>> Start

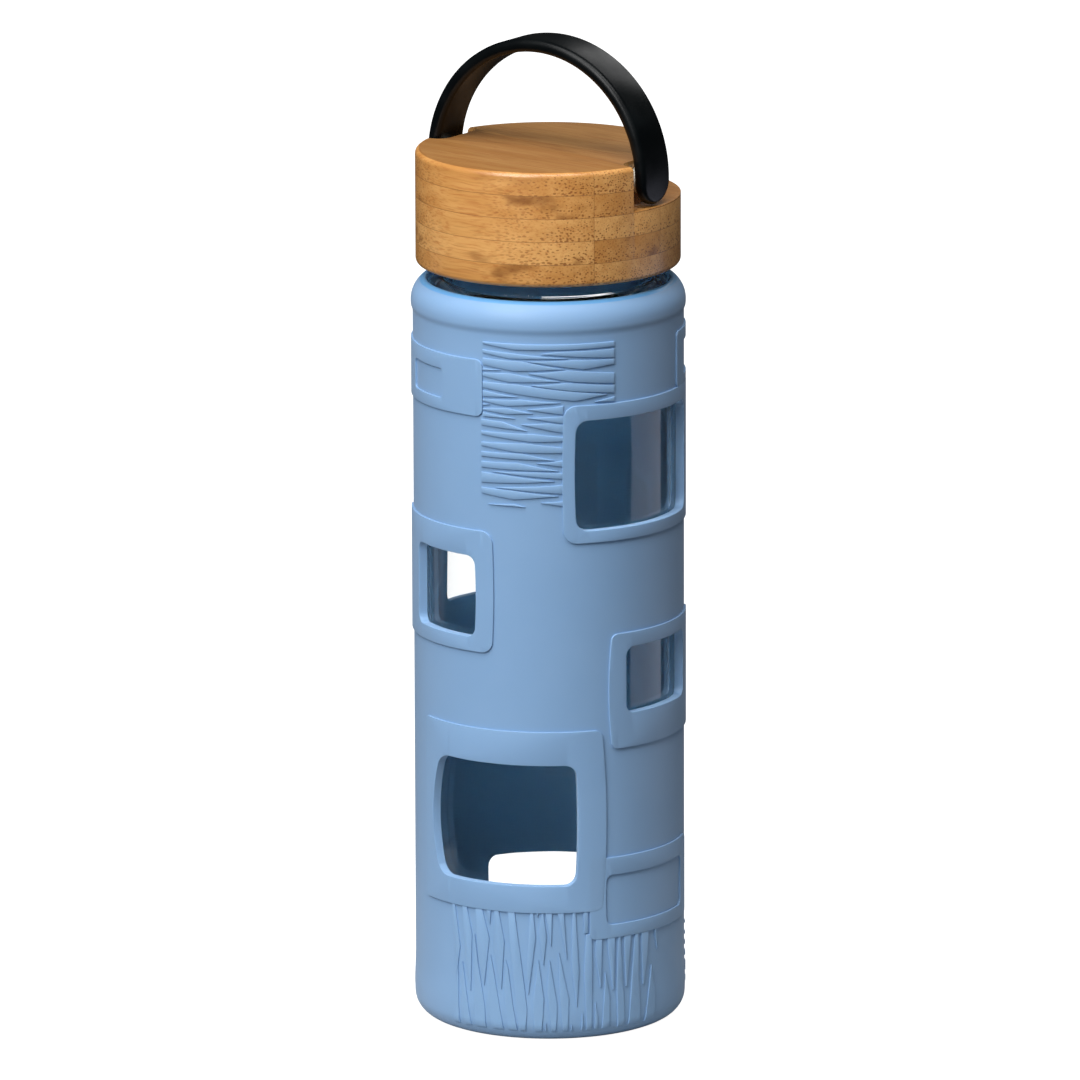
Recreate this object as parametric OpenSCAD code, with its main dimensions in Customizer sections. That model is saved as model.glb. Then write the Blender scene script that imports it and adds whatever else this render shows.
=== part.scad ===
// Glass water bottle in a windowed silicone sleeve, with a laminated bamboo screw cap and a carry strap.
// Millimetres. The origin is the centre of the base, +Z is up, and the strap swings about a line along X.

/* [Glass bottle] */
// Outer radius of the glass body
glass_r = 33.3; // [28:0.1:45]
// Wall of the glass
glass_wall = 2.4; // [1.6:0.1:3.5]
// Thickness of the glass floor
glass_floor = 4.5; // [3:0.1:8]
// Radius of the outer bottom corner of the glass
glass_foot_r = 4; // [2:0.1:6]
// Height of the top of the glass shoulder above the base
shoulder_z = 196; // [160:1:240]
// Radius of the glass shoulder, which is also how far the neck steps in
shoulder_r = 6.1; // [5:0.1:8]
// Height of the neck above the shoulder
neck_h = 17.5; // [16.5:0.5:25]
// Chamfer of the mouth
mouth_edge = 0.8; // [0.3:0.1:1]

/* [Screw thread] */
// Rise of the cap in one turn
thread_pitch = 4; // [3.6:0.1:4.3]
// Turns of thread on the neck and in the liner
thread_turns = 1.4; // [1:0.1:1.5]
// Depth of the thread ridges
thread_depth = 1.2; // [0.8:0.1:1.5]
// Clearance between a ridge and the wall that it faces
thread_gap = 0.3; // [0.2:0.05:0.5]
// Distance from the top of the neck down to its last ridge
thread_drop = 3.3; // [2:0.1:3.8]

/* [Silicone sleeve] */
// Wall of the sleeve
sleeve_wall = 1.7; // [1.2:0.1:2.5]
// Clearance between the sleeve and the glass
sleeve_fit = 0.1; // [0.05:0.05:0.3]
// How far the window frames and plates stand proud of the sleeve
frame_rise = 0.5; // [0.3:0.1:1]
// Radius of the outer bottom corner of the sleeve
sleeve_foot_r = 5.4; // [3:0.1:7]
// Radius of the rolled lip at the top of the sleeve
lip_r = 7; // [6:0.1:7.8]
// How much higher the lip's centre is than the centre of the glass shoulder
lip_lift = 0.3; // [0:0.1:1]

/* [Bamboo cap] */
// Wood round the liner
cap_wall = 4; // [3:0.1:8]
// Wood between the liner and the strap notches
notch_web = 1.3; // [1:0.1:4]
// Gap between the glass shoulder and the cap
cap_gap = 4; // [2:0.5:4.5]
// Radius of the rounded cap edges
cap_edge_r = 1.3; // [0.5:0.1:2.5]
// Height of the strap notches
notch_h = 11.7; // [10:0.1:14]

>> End

PROBLEM: Everything from the first line of the data through the line containing "mouth_edge = 0.8; // [0.3:0.1:1]" should be echoed exactly. Add nothing.

WRITTEN SOLUTION:
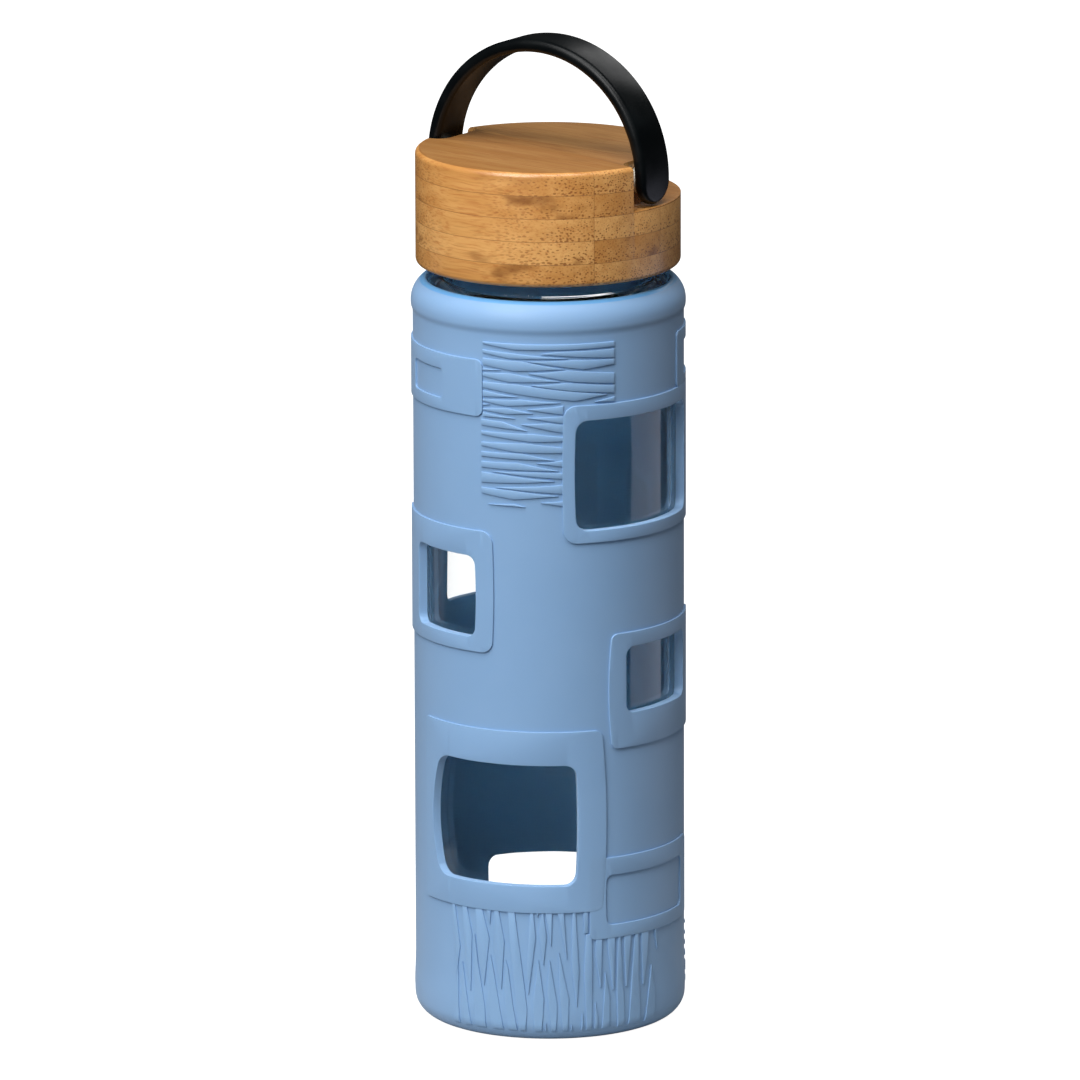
Recreate this object as parametric OpenSCAD code, with its main dimensions in Customizer sections. That model is saved as model.glb. Then write the Blender scene script that imports it and adds whatever else this render shows.
=== part.scad ===
// Glass water bottle in a windowed silicone sleeve, with a laminated bamboo screw cap and a carry strap.
// Millimetres. The origin is the centre of the base, +Z is up, and the strap swings about a line along X.

/* [Glass bottle] */
// Outer radius of the glass body
glass_r = 33.3; // [28:0.1:45]
// Wall of the glass
glass_wall = 2.4; // [1.6:0.1:3.5]
// Thickness of the glass floor
glass_floor = 4.5; // [3:0.1:8]
// Radius of the outer bottom corner of the glass
glass_foot_r = 4; // [2:0.1:6]
// Height of the top of the glass shoulder above the base
shoulder_z = 196; // [160:1:240]
// Radius of the glass shoulder, which is also how far the neck steps in
shoulder_r = 6.1; // [5:0.1:8]
// Height of the neck above the shoulder
neck_h = 17.5; // [16.5:0.5:25]
// Chamfer of the mouth
mouth_edge = 0.8; // [0.3:0.1:1]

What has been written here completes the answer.